On Monday, a Johnson County circuit judge ruled there was an insufficient number of signatures to place an alcohol sales measure on the county's Nov. 8 general election ballot. In that case, Johnson County Clerk Michelle Frost rejected 154 pages of signatures because they contained names of nonregistered voters in the county.

"There were too many legal loopholes," said Susan Edens, spokesman for Keep Our Dollars in Johnson County, the group that was trying to put the alcohol sales measure on the ballot in that county. "There were too many strikes against us with the procedure.

"There was no rule book at our fingertips," she said. "I wonder if we have to fail at this the first time to get an idea how to do it. We learned for the next time, and there will definitely be a next time."

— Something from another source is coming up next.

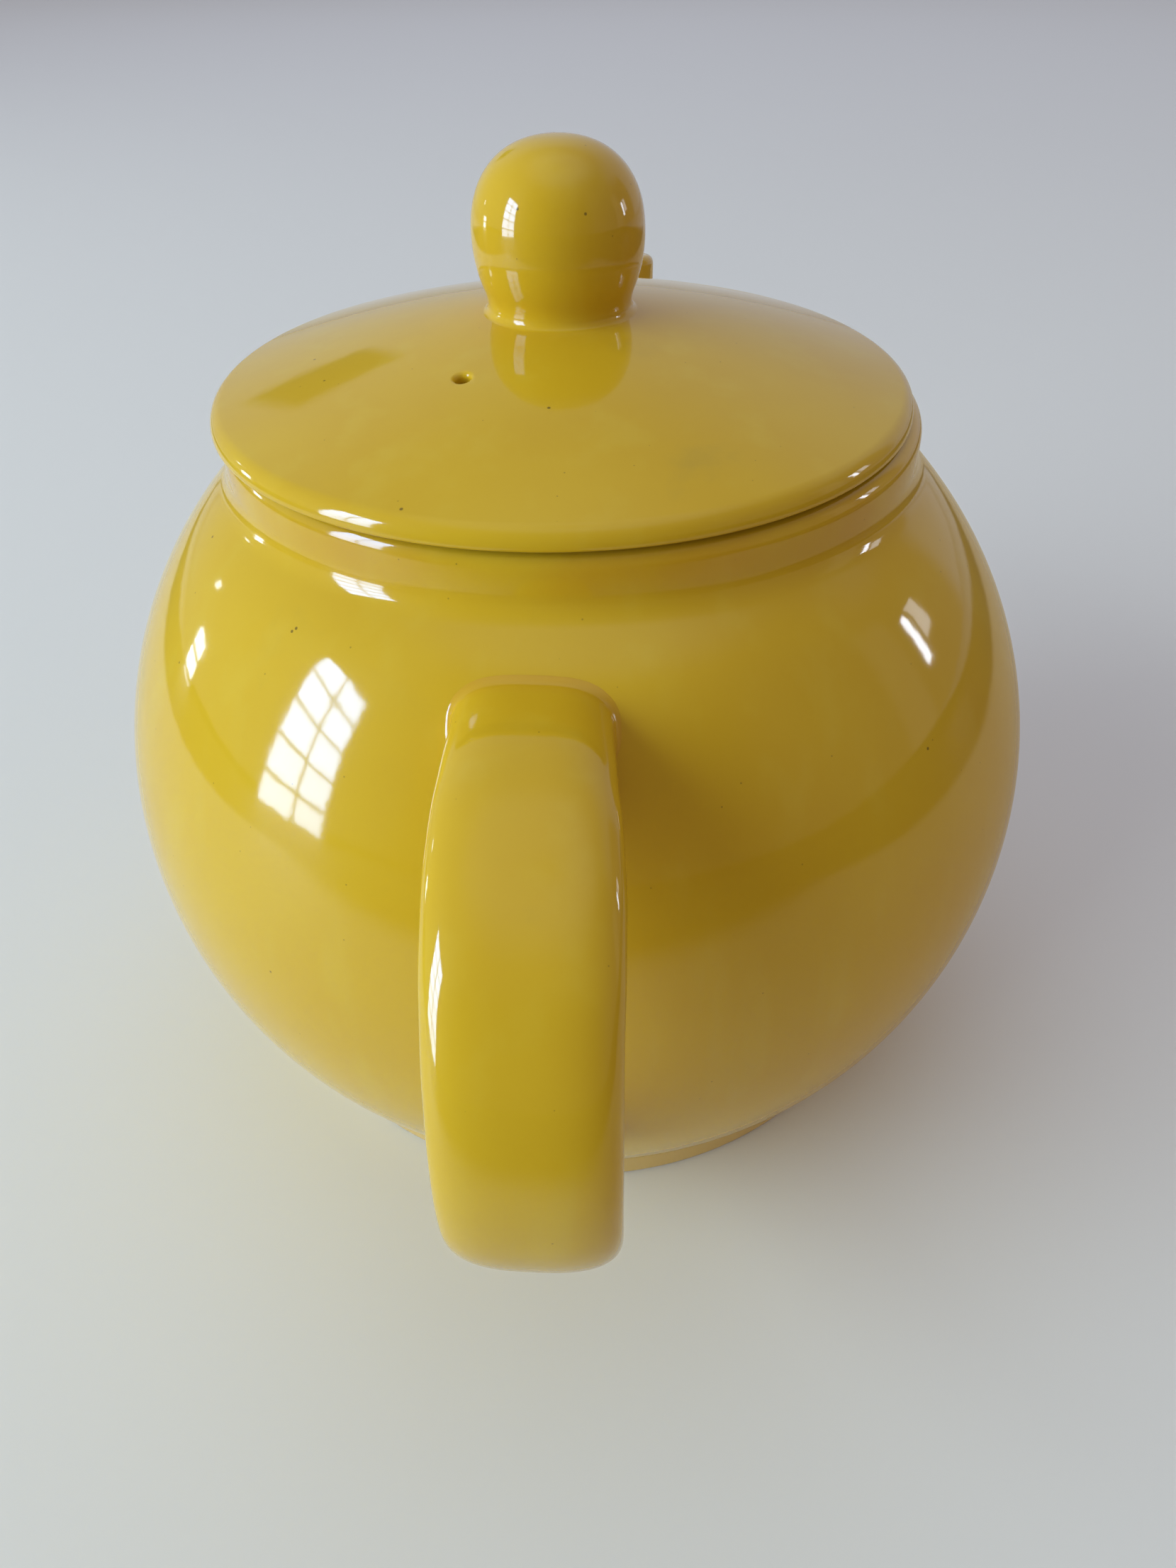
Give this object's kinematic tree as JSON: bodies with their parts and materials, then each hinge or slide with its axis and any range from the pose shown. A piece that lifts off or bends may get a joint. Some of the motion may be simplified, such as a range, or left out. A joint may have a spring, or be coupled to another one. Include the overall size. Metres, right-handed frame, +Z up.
{
  "type": "teapot",
  "caption": "Ball-shaped glazed ceramic teapot with a foot ring, flat strap handle, short curved spout and a domed lift-off lid with a ball knob.",
  "frame": {"origin": "on the axis of the pot, on the surface that the foot ring stands on", "axes": "+Z up along the axis of the pot, +X towards the spout, the handle on -X"},
  "size_m": [0.2117, 0.15, 0.1479],
  "materials": {
    "body_glaze": "glossy yellow glaze over earthenware",
    "spout_glaze": "glossy yellow glaze over earthenware",
    "handle_glaze": "glossy yellow glaze over earthenware",
    "lid_glaze": "glossy yellow glaze over earthenware",
    "knob_glaze": "glossy yellow glaze over earthenware"
  },
  "bodies": {
    "pot": {"pot_body": "body_glaze", "spout": "spout_glaze", "handle": "handle_glaze"},
    "lid": {"lid": "lid_glaze", "lid_knob": "knob_glaze"}
  },
  "joints": [
    {"name": "lid_lift", "type": "slide", "parent": "pot", "child": "lid", "axis": [0, 0, 1], "range_m": [0, 0.05]}
  ]
}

Bud Roberts, the director of the state Alcoholic Beverage Control agency, said attempts at alcohol sales measures are on the increase because major store chains are pursuing alcohol revenue.

"Any county that contains a Wal-Mart will have good interest," he said. "It makes good business sense."

Of Arkansas' 75 counties, 39 allow alcohol sales, or are "wet," he said.

The state's counties that are "dry" usually voted to ban alcohol sales in the 1930s or 1940s. Local lore in several counties has been that women voted to "go dry" when men were off to war and were unable to vote on the measures, Roberts said.

"Alcohol will always be controversial in the South," Roberts said. "There seems to be a considerable push against it from the churches. People have strong opinions about it on either side."

He said that in the past when he was approached by petitioners, they would ask first if he was a resident of the county in which petitioners were gathering signatures.

"Now they ask if I am interested in whatever issue they were talking about," Roberts said. "That may be one reason why these issues are failing."

Bowlin said her group will probably try again in two years to place the alcohol sales measure on the Randolph County general-election ballot.

"We certainly respect the court's ruling today, but we are disappointed," Bowlin said Tuesday afternoon. "We learned a lot, and that may help us for the next try."